When the Supreme Court upheld campaign finance reform last December, the hopes and fears of political observers ran high.
Many in the public hoped that, at last, the ban on so-called "soft money" to political parties would banish forever the distorting influence of big money from campaigns. Others predicted the crippling of political parties. Still others, such as the Supreme Court's most conservative justices, warned that freedom of speech and press could be in peril.
Nothing of the kind has happened. The parties, now unable to receive those large, unlimited donations, have been forced to expand their donor bases, and are wealthier than ever. The Democratic Party, which doomsayers predicted would die first, is in better financial shape than when soft money was king. And anyone paying attention to the media is seeing as lively a campaign as ever.
But nobody ever said that "lively" would equal "fair." To this electrified campaign environment, powered by the sharp partisan divide in the electorate, comes new emphasis on independent groups that are the recipients of the corporate and union soft money that parties may no longer accept.
As the Supreme Court majority itself noted in its campaign finance ruling on the McCain-Feingold law, "Money, like water, will always find an outlet."
Norman Ornstein, a scholar at the American Enterprise Institute and supporter of McCain-Feingold, put it this way: "No matter what set of laws we've ever had, the ability of individuals to spend whatever they've wanted as has always been there."
Thus has this campaign seen the rise of so-called 527 groups, named for the section of the tax code that governs them and which are now responsible for some of the most inflammatory ads on television, such as the Vietnam veterans' group trying to discredit Democratic nominee John Kerry's war record. The quantity of these groups, which existed long before McCain Feingold became law, has exploded, particularly on the Democratic side; suddenly they are the bogeyman of the 2004 campaign.
On Monday, President Bush avoided specifically condemning the ads by Swift Boat Veterans for Truth, instead issuing a blanket rejection of all the ads by such groups: "I'm denouncing all the stuff being on TV of the 527s," he told reporters at his Texas ranch.
But, observers of campaign finance note, the president has yet to propose any changes to the system that allows these groups to operate. And more important, the issue of negative ads by outside groups goes far beyond the 527 committees. In fact, the liberal group that Republicans blame most for nasty ads against Bush isn't even a 527. It is the Moveon political action committee (PAC) that is running ads taking on Bush for his avoidance of military service in Vietnam and his record in the Texas Air National Guard.
The Moveon 527, which receives major support from billionaires Peter Lewis and George Soros, is called the Moveon Voter Fund, and has not run any ads in four months, according to Trevor Fitzgibbon of Fenton Communications, which represents Moveon. A third entity, called Moveon.org, is a 501c4 committee and is allowed to do political advocacy work.
The complicated network that Moveon has become reflects the nature of how political advocacy shifts and morphs to conform to laws and regulations - and the desires of donors.
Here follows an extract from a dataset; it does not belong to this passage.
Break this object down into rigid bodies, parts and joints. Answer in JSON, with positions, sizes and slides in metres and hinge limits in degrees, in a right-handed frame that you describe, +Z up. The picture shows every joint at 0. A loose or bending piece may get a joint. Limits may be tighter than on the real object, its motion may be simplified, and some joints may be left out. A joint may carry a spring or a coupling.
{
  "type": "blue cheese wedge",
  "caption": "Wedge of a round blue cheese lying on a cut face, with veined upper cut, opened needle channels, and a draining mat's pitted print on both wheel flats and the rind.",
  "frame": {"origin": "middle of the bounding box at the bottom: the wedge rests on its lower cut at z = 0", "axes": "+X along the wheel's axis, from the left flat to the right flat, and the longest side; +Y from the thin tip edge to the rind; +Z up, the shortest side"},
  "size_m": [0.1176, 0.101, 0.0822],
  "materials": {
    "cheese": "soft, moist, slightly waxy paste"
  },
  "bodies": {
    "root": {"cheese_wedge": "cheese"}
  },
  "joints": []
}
The bottom line is that attack ads won't necessarily stop 60 days before the general election on Nov. 2, even though McCain Feingold requires it. A 527 group, before the 60-day window, can use corporate, labor union, and individual contributions to fund ads. But if the group started a political action committee and raised its funds in the form "hard money" - dollars that are subjected to limits and don't come from union or corporate treasuries - they can continue to advertise through Election Day.
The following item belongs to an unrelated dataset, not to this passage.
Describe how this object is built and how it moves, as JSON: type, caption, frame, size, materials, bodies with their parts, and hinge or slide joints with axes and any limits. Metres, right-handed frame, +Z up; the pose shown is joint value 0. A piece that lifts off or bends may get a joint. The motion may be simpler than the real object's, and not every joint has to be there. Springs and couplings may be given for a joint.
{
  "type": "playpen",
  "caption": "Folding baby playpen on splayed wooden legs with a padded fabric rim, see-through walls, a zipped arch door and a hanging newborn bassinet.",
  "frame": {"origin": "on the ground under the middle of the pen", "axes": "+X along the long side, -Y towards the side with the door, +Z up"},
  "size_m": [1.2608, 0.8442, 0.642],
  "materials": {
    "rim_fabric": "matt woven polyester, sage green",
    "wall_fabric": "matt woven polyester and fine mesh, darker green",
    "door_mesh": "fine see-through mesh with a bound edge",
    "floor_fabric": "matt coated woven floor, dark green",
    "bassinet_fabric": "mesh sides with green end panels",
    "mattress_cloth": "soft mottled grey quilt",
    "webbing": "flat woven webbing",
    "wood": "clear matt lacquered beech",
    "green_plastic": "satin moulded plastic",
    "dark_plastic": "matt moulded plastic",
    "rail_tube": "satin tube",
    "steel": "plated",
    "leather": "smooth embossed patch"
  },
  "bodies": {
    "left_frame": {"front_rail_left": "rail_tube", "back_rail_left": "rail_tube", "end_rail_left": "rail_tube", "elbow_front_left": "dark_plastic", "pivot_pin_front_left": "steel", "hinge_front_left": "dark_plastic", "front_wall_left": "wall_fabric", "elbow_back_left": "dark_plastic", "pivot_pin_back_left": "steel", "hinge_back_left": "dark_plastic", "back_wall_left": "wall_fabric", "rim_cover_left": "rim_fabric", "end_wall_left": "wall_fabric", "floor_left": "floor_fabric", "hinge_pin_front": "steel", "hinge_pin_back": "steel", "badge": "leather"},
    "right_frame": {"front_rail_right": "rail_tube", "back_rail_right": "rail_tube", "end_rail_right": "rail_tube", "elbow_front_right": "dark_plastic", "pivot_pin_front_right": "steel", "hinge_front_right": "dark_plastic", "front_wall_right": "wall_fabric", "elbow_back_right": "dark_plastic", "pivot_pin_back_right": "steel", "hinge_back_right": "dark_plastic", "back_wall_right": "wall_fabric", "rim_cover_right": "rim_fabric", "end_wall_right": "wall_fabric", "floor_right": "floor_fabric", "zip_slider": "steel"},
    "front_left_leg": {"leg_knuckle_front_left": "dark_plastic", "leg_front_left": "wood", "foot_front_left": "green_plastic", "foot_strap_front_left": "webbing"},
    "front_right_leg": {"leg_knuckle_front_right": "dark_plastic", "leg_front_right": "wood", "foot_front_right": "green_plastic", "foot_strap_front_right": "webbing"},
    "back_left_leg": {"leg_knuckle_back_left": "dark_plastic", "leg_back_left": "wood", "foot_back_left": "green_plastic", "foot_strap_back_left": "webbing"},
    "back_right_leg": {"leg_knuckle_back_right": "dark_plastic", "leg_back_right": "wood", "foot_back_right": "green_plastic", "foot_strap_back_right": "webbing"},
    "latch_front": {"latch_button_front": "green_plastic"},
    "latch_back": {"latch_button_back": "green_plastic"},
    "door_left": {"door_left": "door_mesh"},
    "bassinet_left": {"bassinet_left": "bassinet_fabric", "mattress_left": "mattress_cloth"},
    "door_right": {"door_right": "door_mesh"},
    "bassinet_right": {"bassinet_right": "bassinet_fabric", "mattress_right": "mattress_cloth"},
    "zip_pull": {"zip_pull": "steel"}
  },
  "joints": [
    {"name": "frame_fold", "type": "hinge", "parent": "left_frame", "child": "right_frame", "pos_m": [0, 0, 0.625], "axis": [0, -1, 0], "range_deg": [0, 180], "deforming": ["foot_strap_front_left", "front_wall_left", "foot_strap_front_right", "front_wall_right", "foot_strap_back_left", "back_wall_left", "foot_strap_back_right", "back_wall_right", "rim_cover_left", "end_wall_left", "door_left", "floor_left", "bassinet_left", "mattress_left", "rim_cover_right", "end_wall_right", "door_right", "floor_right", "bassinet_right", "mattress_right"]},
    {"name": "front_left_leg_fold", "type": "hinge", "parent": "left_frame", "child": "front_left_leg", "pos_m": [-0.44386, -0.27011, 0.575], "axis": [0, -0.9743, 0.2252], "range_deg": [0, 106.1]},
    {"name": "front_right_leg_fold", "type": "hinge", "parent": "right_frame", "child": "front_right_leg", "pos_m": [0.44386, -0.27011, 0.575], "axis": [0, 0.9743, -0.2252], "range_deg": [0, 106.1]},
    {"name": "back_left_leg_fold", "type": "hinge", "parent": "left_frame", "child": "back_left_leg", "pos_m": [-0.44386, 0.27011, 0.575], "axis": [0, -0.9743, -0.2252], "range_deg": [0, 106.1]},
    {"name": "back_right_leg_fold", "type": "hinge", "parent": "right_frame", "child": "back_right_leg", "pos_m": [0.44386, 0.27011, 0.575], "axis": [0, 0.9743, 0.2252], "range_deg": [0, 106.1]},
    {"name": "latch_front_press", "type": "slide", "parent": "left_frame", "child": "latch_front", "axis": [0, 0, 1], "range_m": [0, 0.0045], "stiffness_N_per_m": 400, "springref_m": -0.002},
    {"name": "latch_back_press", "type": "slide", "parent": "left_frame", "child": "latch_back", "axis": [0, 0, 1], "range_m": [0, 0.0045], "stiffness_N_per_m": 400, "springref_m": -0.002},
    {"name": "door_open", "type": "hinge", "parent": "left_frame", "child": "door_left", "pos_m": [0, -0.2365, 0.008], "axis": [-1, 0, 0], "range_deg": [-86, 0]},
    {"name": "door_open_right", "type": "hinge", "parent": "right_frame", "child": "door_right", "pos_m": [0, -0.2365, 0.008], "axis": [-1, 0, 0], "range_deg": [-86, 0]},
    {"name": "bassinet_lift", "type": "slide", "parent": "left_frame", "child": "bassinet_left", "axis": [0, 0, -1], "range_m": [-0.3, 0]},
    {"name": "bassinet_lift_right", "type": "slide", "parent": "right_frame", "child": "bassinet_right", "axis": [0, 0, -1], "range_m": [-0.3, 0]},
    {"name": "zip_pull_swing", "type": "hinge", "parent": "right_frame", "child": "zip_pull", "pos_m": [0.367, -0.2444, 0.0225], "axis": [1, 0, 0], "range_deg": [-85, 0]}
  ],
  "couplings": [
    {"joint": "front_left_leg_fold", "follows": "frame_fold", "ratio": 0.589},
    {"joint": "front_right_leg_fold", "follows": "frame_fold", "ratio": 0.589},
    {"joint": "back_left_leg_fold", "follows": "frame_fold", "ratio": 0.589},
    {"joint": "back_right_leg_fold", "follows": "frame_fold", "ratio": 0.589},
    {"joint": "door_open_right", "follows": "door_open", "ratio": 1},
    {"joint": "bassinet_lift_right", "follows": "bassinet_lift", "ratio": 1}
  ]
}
Another option is for a wealthy individual to advocate his point of view by hiring an ad firm himself, an action that has always been legal.
Ironically, the way the laws are written, outside groups are in fact encouraged to couch their messages in negative terms. Because they are barred from advocating for a candidate, they are safer legally by going negative.
But in the end, the quantities of money involved in these advocacy groups are the least of the candidates' problems. For less than $1 million, Swift Boat Veterans for Truth will have dominated political talk for two weeks before the Republican National Convention begins next week.
"The problem with the Swift Boat ad isn't how it's financed, it's its content, which is probably untrue and maybe libelous," says John Green, director of the Bliss Institute of Applied Politics at the University of Akron.
Mr. Ornstein of the American Enterprise Institute blames the media and not the new campaign finance structure for the huge play the Swift Boat allegations have received.
"What these guys have been able to tap into is the 'stop us before we kill - or report - again syndrome,' " says Ornstein. "They found they could put a story out there, get an ad up - they could have spent only $50,000 - get it on Drudge, Limbaugh, the New York Post, and then everyone follows like lemmings. No campaign finance system is going to change the norms of journalism."
Added to the mix is the role of the Federal Election Commission, which many reform advocates complain is too weak. In a ruling last Thursday, the FEC passed new rules aimed at making it harder for some independent groups to spend large sums of soft money in campaigns. Starting on Jan. 1, some 527 committees will be required to raise more small "hard money" contributions. This rule will not apply to the current campaign.